Tous ces coûts environnementaux et sanitaires ne sont bien sûr jamais pris en considération par les promoteurs de l’exploitation du gaz de schiste. L’idée qu’il convient désormais d’internaliser dans le prix de la production l’ensemble des réparations des dégâts causés à la santé humaine et aux biens communs que sont l’eau, l’air, le sol, la biodiversité n’entre pas dans les calculs de rentabilité. Le faible prix de cette énergie vanté par ses promoteurs est donc largement biaisé puisqu’au final c’est la collectivité qui devra en payer le véritable coût. Quant à l’intérêt de l’autonomie qui serait ainsi reconquise et des économies qui seraient réalisées en termes de balance commerciale, ils sont à rapporter aux contrats à long terme qui nous lient à nos fournisseurs de gaz à des prix indexés sur ceux du pétrole. Enfin l’argument de la création d’emplois ne tient pas davantage. Les énergies renouvelables sont un gisement largement plus porteur d’avenir. L’Allemagne a ainsi doublé en six ans le nombre de postes dans ce secteur qui employait 370 000 personnes en 2010.
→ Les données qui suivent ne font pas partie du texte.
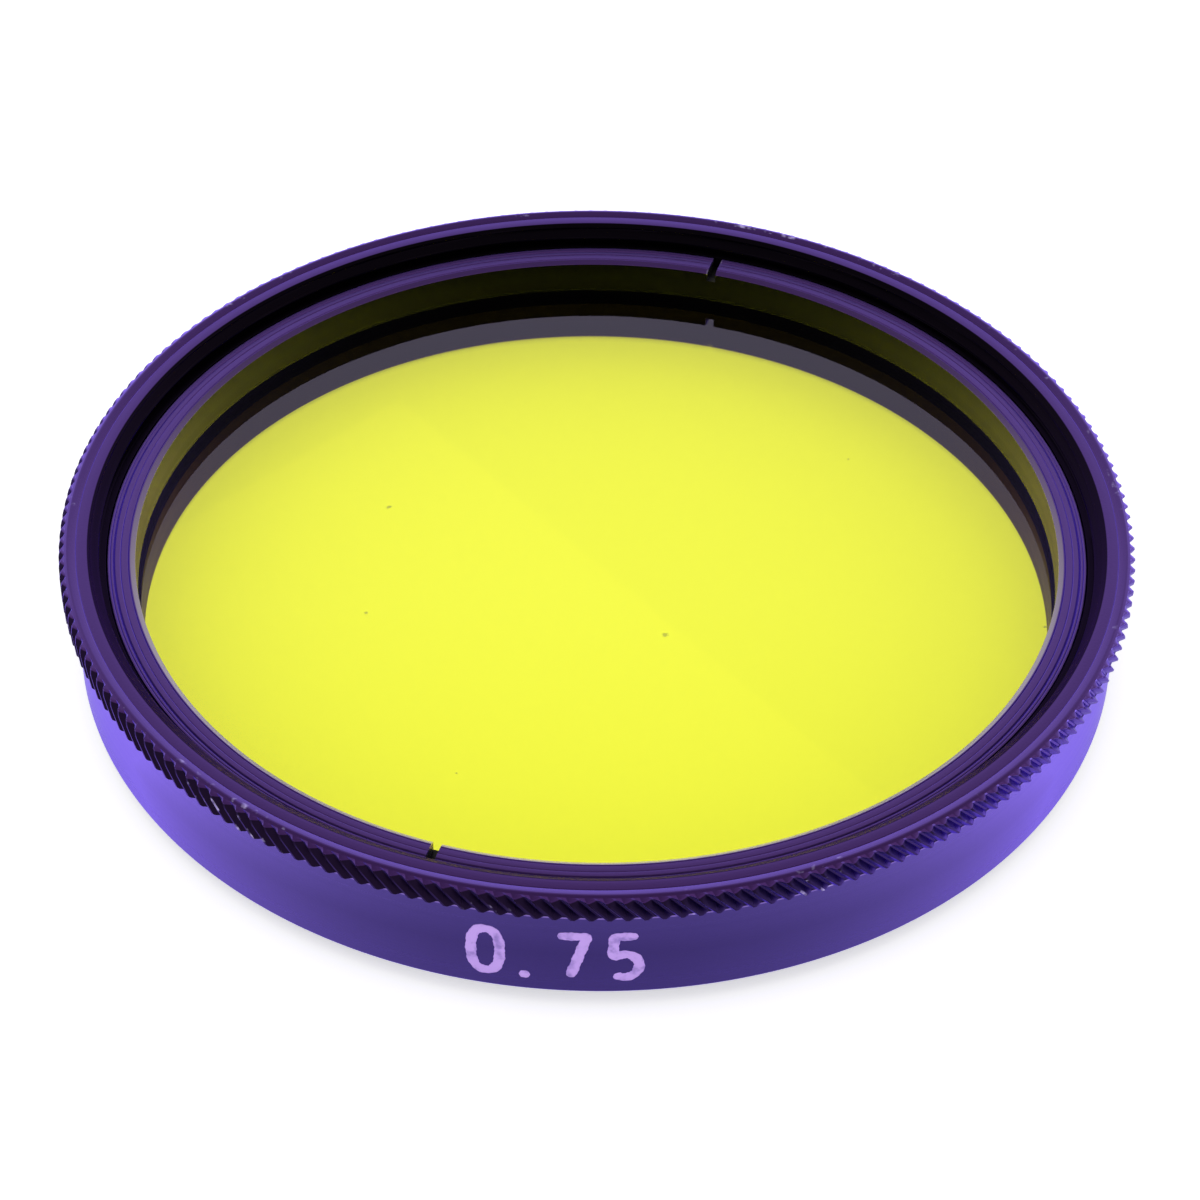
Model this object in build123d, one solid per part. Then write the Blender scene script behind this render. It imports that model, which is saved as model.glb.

Les Etats-Unis, marqués par une culture foncièrement pétrolière et riches d’un espace géographique sans commune mesure avec le nôtre, privilégient aujourd’hui d’autant plus la liberté de forer le sous-sol que celui-ci appartient au propriétaire du sol. Autant de critères qui expliquent un choix que nous n’avons pas à suivre. Depuis l’époque de Napoléon notre administration régit au contraire l’exploitation des mines via un code qui doit aujourd’hui être adapté à la protection de l’environnement, à la transparence du débat et à un nouveau partage de la richesse. Le nouveau code minier, réformé dans les mois à venir, devra proclamer l’interdiction de l'exploration et de l’exploitation des hydrocarbures par fracturation ou fissuration de la roche mère en l’assortissant de sanctions pénales et d’amendes fortement dissuasives en cas de violation. Les députés socialistes soutiendront cette avancée majeure qui accompagnera la France sur le chemin de la transition énergétique en la débarrassant de ce mirage du gaz de schiste que certains veulent nous faire prendre pour un horizon.